Wednesday, December 9, 2009

The Maryland contractor who built a $12,000 fence around the property of D.C. Council Chairman Vincent C. Gray acknowledged Tuesday that he is not licensed to work in the District and did not seek a permit before performing the work.

The admission is the latest in a series of embarrassing disclosures about work on Mr. Gray’s home - much of it overseen by a politically connected developer - that have attracted the attention of two D.C. agencies.

Mr. Gray continues to duck questions about who installed an electrical garage door at his home in the Hillcrest section of Southeast Washington.



Bruce Beauchamp, president of Mid-Atlantic Deck and Fence Co., of Gambrills, Md., confirmed to The Washington Times that his company installed a 357-foot-long, 6-foot-tall aluminum fence around the perimeter of Mr. Gray’s corner lot in May 2008.

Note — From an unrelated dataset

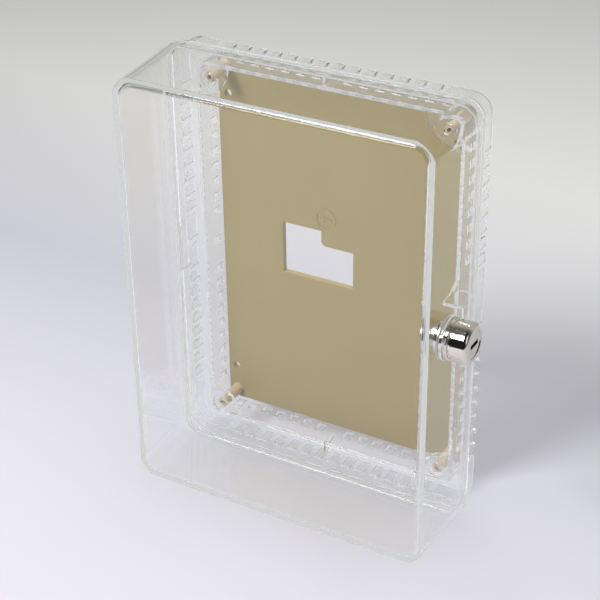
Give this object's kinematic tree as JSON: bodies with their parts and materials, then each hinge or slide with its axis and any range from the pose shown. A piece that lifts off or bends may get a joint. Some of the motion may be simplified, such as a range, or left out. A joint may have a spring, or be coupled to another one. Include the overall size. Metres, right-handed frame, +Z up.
{
  "type": "lockable guard cabinet",
  "caption": "Clear wall-mounted guard cabinet with a key-locked hinged cover, a vented ring base and an opaque wall plate with a wiring window",
  "frame": {"origin": "on the wall plane, at the middle of the rectangle of the four wall screw holes", "axes": "+X to the right across the front, seen from the front (the lock side); +Y into the wall; +Z up"},
  "size_m": [0.1747, 0.072, 0.222],
  "materials": {
    "clear": "polished clear polycarbonate",
    "tan": "fine matt moulded surface",
    "chrome": "bright plated",
    "steel": "zinc plated",
    "brass": "rolled"
  },
  "bodies": {
    "base": {"ring_frame": "clear", "ring_louvres": "clear", "ring_neck": "clear", "ring_corner_webs": "clear", "ring_gussets": "clear", "ring_keeper": "clear", "ring_hinge_socket": "clear", "wall_plate": "tan", "plate_posts": "tan", "plate_mark": "tan"},
    "cover": {"cover_shell": "clear", "cover_hinge_bead": "clear", "cover_lock_boss": "clear", "lock_trim_ring": "chrome", "lock_shell": "chrome", "lock_clip": "steel"},
    "plug": {"lock_plug": "chrome", "lock_wafers": "brass", "lock_springs": "steel", "lock_stop_washer": "steel", "lock_cam": "steel", "cam_lock_washer": "steel", "cam_screw": "steel"}
  },
  "joints": [
    {"name": "cover_hinge", "type": "hinge", "parent": "base", "child": "cover", "pos_m": [-0.0812, -0.023, 0], "axis": [0, 0, -1], "range_deg": [0, 90]},
    {"name": "plug_turn", "type": "hinge", "parent": "cover", "child": "plug", "pos_m": [0.08, -0.0505, 0.008], "axis": [1, 0, 0], "range_deg": [-45, 45]}
  ]
}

“How we got into this, I have no idea,” Mr. Beauchamp said, adding that his company rarely, if ever, works in the District and did not obtain a permit. “Our contract says the buyer will obtain the permit. I don’t even know where to get a … permit in D.C.”

On Tuesday, after the Department of Consumer and Regulatory Affairs directed Mr. Gray to obtain permits for electrical work overseen this summer by politically connected developer W. Christopher Smith Jr. and to disclose information about the fence and the garage door, Mr. Gray said, “I was unaware any permits were required, and if they were, I left the determination and application to the judgment of the experts that performed the work.” The Washington City Paper posted his statement on its Web site.

On Monday, Mr. Gray also sat for an interview with WUSA-TV (Channel 9) and said he paid $12,000 for the fence and $500 to a person who was supposed to oversee fence installation and other work at his home last year.

“If [Mr. Gray] advised my estimator that he was going to get a permit but he’s telling you that he paid someone $500 to get it for him, then what am I supposed to do about that?” Mr. Beauchamp said.

Chris Bucca, a veteran residential sales manager at Long Fence Co., a well-established local fence builder, said a fence like the one Mr. Gray had installed would cost no less than $25,000. Told what Mr. Gray paid, Mr. Bucca said, “Either the salesman didn’t know what he was doing or they gave it away.”

The D.C. Office of Campaign Finance initiated an investigation of Mr. Gray’s home repairs on Nov. 24 and is scheduled to provide a report within 90 days of that date, said general counsel Kathy S. Williams.

Mr. Gray would not comment for this article. Though his spokeswoman, Doxie McCoy, confirmed the name of Mr. Gray’s fence builder but declined to identify other contractors the council chairman has hired, including the company that installed his garage door - another project that could require a city permit.

On Tuesday, Mr. Beauchamp said the fence project came to him on a referral from a Maryland landscaper with which he occasionally does business, Eastern Grounds and Maintenance, in Bowie.

Peter Schultz, owner of the company, said that in addition to overseeing the fence work at Mr. Gray’s home, he replaced a concrete walkway with pavers, replaced a retaining wall, installed drainage pipes and built two large stone columns at the head of the driveway that serve as anchors for the fence.

Mr. Gray “paid me to coordinate work to make sure everyone was on the same page,” Mr. Schultz said. He declined to say how he landed Mr. Gray as a customer.

According to the Department of Consumer and Regulatory Affairs, neither Mid-Atlantic Deck and Fence nor Eastern Grounds and Maintenance is licensed to do business in the District. A spokesman said the department actively pursues unlicensed contractors that do business in the District.

The Times reported last month that Mr. Smith’s company, WCS Construction, is not licensed to provide home-improvement services and hired two unlicensed subcontractors to do work this year for Mr. Gray as well. Some of that work required permits that Mr. Gray and his contractors failed to obtain, a regulatory affairs official said in a letter to Mr. Gray on Dec. 4.

The campaign finance investigation of Mr. Gray, which, according to D.C. law, includes authority to examine suspected conflicts of interest, has prompted him to hire veteran lawyer Frederick D. Cooke Jr. Mr. Cooke is perhaps best known as the longtime attorney of council member Marion Barry, Ward 8 Democrat.

Mr. Barry had his own fence flap in 1995, when a retired D.C. police officer and a number of volunteer contractors built a fence around his Wilburn Mews home without obtaining the required permits.

On Tuesday, an official with the regulatory affairs department said Mr. Gray has sought answers about the permit requirements for a fence and that the matter could be subject to a hearing before the Public Space Committee, consisting of transportation officials, regulatory affairs officials and a representative from the office of Mayor Adrian M. Fenty.